Each entry needs to be restated exactly as written.
───── EXTRACTED RECORDS
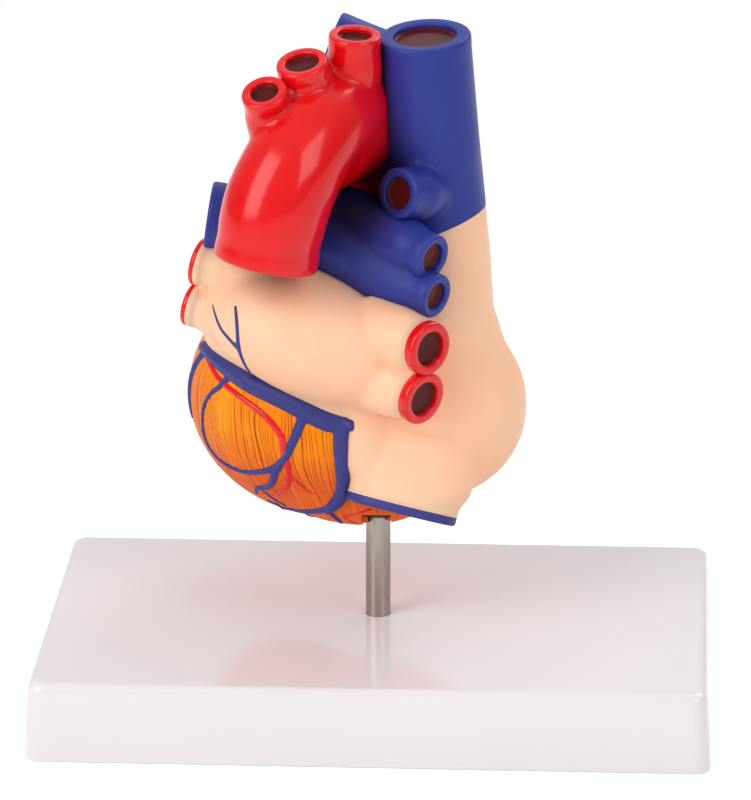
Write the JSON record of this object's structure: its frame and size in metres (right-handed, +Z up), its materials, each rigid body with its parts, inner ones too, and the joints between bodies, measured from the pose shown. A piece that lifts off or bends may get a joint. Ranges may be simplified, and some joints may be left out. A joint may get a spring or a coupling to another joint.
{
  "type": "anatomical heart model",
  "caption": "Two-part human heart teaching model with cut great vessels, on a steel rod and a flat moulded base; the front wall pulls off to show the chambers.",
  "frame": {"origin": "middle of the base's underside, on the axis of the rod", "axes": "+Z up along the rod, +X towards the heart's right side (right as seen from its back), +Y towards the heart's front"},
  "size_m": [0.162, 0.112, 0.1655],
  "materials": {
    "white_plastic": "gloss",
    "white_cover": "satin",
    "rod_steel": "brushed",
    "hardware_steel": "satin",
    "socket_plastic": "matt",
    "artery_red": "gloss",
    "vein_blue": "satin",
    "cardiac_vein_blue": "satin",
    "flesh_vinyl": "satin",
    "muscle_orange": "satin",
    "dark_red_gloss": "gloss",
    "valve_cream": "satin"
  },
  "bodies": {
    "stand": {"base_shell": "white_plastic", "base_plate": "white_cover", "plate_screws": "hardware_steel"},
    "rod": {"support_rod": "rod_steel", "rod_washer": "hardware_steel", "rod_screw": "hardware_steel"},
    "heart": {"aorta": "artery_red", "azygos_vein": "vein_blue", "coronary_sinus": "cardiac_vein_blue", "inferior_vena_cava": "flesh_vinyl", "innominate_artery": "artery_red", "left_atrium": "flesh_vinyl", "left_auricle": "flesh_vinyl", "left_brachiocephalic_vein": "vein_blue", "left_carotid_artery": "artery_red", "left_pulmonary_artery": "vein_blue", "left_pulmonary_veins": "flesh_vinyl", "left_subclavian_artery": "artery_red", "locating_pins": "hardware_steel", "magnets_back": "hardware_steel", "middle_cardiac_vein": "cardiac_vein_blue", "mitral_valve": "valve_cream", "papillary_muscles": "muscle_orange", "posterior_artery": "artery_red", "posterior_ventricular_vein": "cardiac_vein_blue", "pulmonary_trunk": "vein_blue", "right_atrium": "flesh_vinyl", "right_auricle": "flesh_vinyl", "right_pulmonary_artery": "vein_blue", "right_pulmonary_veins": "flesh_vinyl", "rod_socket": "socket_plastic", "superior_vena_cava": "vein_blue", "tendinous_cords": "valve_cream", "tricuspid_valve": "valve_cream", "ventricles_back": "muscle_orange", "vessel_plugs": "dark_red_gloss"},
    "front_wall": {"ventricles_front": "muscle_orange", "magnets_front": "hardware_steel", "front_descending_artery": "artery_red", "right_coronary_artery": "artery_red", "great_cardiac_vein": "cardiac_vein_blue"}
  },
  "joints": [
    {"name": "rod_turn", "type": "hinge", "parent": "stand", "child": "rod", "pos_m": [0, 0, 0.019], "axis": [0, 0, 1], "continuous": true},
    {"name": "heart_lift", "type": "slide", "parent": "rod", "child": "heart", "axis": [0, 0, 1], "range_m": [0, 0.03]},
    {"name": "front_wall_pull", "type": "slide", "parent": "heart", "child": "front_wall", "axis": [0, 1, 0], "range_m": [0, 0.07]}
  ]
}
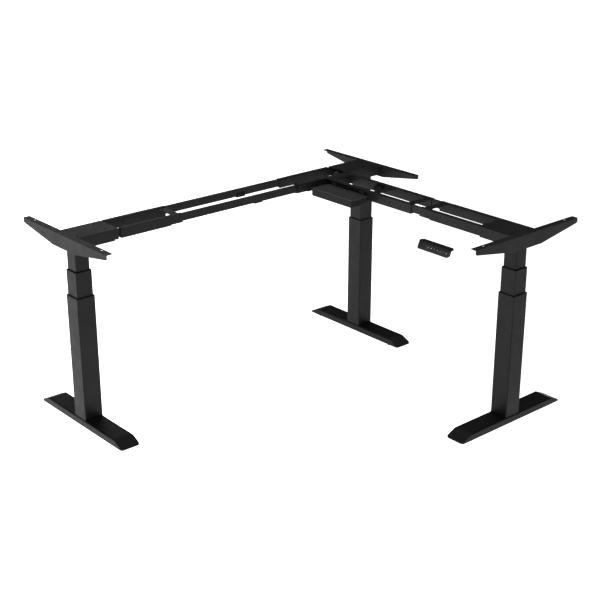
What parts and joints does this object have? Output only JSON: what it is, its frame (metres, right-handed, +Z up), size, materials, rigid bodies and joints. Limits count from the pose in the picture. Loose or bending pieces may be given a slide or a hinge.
──────────
◆ ANSWER TO THIS TASK:
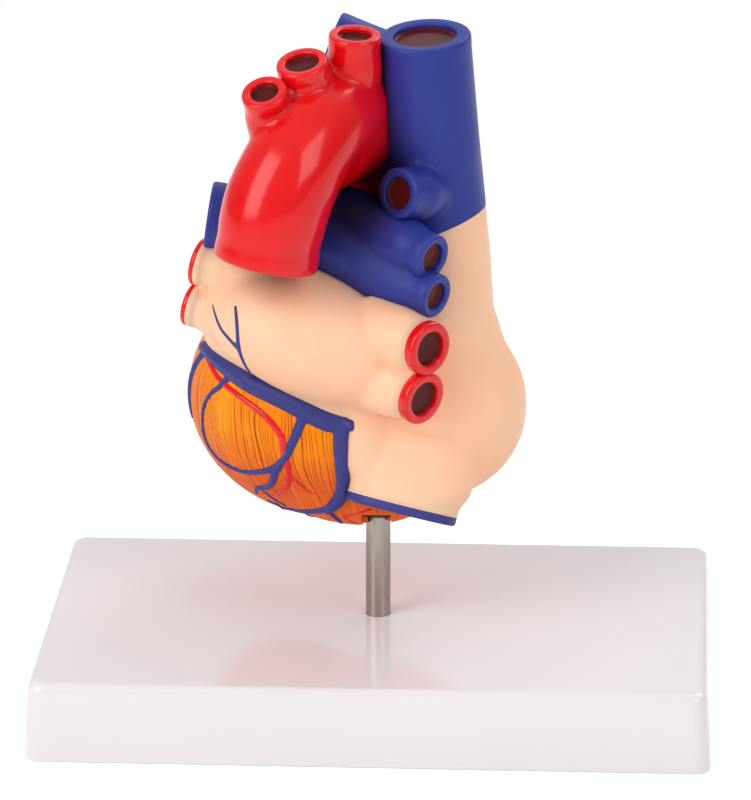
Write the JSON record of this object's structure: its frame and size in metres (right-handed, +Z up), its materials, each rigid body with its parts, inner ones too, and the joints between bodies, measured from the pose shown. A piece that lifts off or bends may get a joint. Ranges may be simplified, and some joints may be left out. A joint may get a spring or a coupling to another joint.
{
  "type": "anatomical heart model",
  "caption": "Two-part human heart teaching model with cut great vessels, on a steel rod and a flat moulded base; the front wall pulls off to show the chambers.",
  "frame": {"origin": "middle of the base's underside, on the axis of the rod", "axes": "+Z up along the rod, +X towards the heart's right side (right as seen from its back), +Y towards the heart's front"},
  "size_m": [0.162, 0.112, 0.1655],
  "materials": {
    "white_plastic": "gloss",
    "white_cover": "satin",
    "rod_steel": "brushed",
    "hardware_steel": "satin",
    "socket_plastic": "matt",
    "artery_red": "gloss",
    "vein_blue": "satin",
    "cardiac_vein_blue": "satin",
    "flesh_vinyl": "satin",
    "muscle_orange": "satin",
    "dark_red_gloss": "gloss",
    "valve_cream": "satin"
  },
  "bodies": {
    "stand": {"base_shell": "white_plastic", "base_plate": "white_cover", "plate_screws": "hardware_steel"},
    "rod": {"support_rod": "rod_steel", "rod_washer": "hardware_steel", "rod_screw": "hardware_steel"},
    "heart": {"aorta": "artery_red", "azygos_vein": "vein_blue", "coronary_sinus": "cardiac_vein_blue", "inferior_vena_cava": "flesh_vinyl", "innominate_artery": "artery_red", "left_atrium": "flesh_vinyl", "left_auricle": "flesh_vinyl", "left_brachiocephalic_vein": "vein_blue", "left_carotid_artery": "artery_red", "left_pulmonary_artery": "vein_blue", "left_pulmonary_veins": "flesh_vinyl", "left_subclavian_artery": "artery_red", "locating_pins": "hardware_steel", "magnets_back": "hardware_steel", "middle_cardiac_vein": "cardiac_vein_blue", "mitral_valve": "valve_cream", "papillary_muscles": "muscle_orange", "posterior_artery": "artery_red", "posterior_ventricular_vein": "cardiac_vein_blue", "pulmonary_trunk": "vein_blue", "right_atrium": "flesh_vinyl", "right_auricle": "flesh_vinyl", "right_pulmonary_artery": "vein_blue", "right_pulmonary_veins": "flesh_vinyl", "rod_socket": "socket_plastic", "superior_vena_cava": "vein_blue", "tendinous_cords": "valve_cream", "tricuspid_valve": "valve_cream", "ventricles_back": "muscle_orange", "vessel_plugs": "dark_red_gloss"},
    "front_wall": {"ventricles_front": "muscle_orange", "magnets_front": "hardware_steel", "front_descending_artery": "artery_red", "right_coronary_artery": "artery_red", "great_cardiac_vein": "cardiac_vein_blue"}
  },
  "joints": [
    {"name": "rod_turn", "type": "hinge", "parent": "stand", "child": "rod", "pos_m": [0, 0, 0.019], "axis": [0, 0, 1], "continuous": true},
    {"name": "heart_lift", "type": "slide", "parent": "rod", "child": "heart", "axis": [0, 0, 1], "range_m": [0, 0.03]},
    {"name": "front_wall_pull", "type": "slide", "parent": "heart", "child": "front_wall", "axis": [0, 1, 0], "range_m": [0, 0.07]}
  ]
}
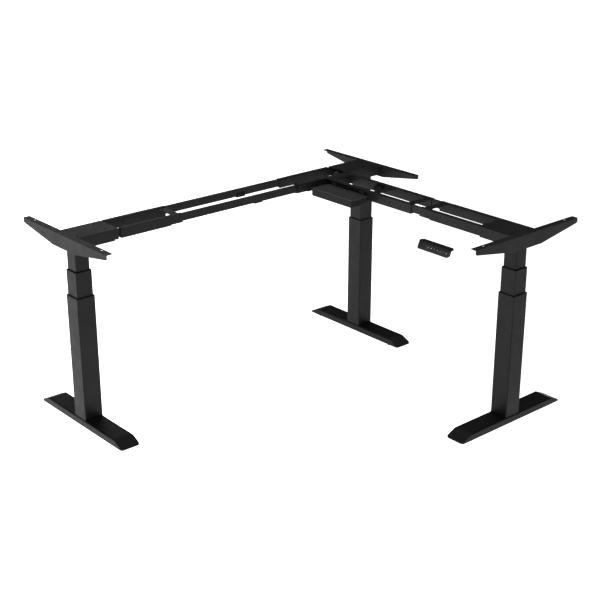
What parts and joints does this object have? Output only JSON: what it is, its frame (metres, right-handed, +Z up), size, materials, rigid bodies and joints. Limits count from the pose in the picture. Loose or bending pieces may be given a slide or a hinge.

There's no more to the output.